Description of the task: Only the lines starting at the one with "box = shape.BoundBox" and ending at the one with "if empty is" should be copied, exactly and with both ends kept.
-----
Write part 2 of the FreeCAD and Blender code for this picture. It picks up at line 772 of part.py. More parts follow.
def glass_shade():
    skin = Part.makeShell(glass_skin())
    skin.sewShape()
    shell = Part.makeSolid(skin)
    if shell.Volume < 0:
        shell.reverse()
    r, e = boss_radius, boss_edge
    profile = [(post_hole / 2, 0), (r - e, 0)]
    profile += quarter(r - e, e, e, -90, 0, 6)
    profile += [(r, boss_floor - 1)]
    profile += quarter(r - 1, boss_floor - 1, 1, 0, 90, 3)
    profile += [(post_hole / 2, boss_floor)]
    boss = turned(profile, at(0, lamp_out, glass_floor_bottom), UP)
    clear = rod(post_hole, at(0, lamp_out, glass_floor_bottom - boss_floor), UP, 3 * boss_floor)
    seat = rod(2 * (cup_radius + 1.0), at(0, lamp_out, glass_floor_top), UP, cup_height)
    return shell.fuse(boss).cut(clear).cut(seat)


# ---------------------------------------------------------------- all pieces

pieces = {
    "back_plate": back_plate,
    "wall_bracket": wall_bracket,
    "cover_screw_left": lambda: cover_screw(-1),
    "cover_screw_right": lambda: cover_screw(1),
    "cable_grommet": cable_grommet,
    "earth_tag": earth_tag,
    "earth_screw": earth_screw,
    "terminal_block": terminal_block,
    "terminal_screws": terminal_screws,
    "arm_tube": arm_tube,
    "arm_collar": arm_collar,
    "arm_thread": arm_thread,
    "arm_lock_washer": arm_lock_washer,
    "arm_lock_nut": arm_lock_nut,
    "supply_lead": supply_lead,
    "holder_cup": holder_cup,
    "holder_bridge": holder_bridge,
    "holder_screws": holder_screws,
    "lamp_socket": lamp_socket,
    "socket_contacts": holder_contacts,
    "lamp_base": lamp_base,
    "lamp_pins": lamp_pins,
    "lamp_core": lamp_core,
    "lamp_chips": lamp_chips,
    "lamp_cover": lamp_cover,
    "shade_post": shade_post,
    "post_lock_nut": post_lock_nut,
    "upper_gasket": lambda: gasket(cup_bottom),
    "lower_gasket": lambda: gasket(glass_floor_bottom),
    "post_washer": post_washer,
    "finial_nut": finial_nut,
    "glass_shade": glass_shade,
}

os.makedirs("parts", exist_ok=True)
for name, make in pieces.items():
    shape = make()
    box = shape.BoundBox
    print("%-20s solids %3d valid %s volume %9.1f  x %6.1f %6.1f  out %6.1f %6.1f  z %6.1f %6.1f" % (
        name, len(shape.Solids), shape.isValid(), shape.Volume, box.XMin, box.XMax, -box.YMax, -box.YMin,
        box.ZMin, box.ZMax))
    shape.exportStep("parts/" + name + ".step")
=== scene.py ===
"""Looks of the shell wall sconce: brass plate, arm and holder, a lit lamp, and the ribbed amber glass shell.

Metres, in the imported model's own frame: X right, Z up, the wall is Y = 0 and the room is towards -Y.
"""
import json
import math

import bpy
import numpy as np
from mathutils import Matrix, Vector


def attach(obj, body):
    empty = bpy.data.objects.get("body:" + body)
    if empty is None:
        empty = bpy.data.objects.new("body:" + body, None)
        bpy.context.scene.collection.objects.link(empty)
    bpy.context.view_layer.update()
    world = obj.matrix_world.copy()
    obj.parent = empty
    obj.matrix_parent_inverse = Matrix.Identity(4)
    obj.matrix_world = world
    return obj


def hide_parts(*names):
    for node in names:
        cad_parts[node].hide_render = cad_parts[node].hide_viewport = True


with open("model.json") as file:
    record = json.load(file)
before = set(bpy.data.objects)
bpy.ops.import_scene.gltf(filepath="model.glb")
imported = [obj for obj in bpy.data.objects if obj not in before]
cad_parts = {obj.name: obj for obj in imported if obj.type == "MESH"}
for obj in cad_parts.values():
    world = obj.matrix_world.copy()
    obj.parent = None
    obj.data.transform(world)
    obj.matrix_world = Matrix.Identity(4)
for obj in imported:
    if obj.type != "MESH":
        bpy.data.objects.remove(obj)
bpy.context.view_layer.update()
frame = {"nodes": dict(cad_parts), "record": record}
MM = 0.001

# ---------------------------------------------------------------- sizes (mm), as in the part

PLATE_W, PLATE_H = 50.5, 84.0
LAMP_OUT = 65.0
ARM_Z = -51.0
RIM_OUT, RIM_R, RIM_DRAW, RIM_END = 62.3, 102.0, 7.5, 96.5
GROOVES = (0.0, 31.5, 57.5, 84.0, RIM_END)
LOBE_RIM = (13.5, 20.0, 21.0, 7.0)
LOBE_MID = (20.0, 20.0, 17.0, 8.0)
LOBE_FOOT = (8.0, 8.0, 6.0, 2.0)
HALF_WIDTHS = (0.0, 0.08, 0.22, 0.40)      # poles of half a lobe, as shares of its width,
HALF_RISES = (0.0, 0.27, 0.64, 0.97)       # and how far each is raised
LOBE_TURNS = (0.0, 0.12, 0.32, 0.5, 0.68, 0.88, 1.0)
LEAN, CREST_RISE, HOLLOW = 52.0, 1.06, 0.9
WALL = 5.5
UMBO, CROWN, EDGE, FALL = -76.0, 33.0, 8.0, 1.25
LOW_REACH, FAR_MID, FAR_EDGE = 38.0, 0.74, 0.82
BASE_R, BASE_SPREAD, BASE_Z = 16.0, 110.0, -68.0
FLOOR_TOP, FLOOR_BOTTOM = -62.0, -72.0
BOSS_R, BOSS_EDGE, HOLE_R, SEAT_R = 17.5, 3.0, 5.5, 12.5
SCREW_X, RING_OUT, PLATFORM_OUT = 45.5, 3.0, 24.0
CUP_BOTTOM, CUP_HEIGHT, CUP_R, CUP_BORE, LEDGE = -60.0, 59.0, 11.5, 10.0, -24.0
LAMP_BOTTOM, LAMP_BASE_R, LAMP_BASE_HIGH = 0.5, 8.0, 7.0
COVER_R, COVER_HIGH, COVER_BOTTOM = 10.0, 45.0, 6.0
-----
Solution to this exercise:
    box = shape.BoundBox
    print("%-20s solids %3d valid %s volume %9.1f  x %6.1f %6.1f  out %6.1f %6.1f  z %6.1f %6.1f" % (
        name, len(shape.Solids), shape.isValid(), shape.Volume, box.XMin, box.XMax, -box.YMax, -box.YMin,
        box.ZMin, box.ZMax))
    shape.exportStep("parts/" + name + ".step")
=== scene.py ===
"""Looks of the shell wall sconce: brass plate, arm and holder, a lit lamp, and the ribbed amber glass shell.

Metres, in the imported model's own frame: X right, Z up, the wall is Y = 0 and the room is towards -Y.
"""
import json
import math

import bpy
import numpy as np
from mathutils import Matrix, Vector


def attach(obj, body):
    empty = bpy.data.objects.get("body:" + body)
    if empty is None:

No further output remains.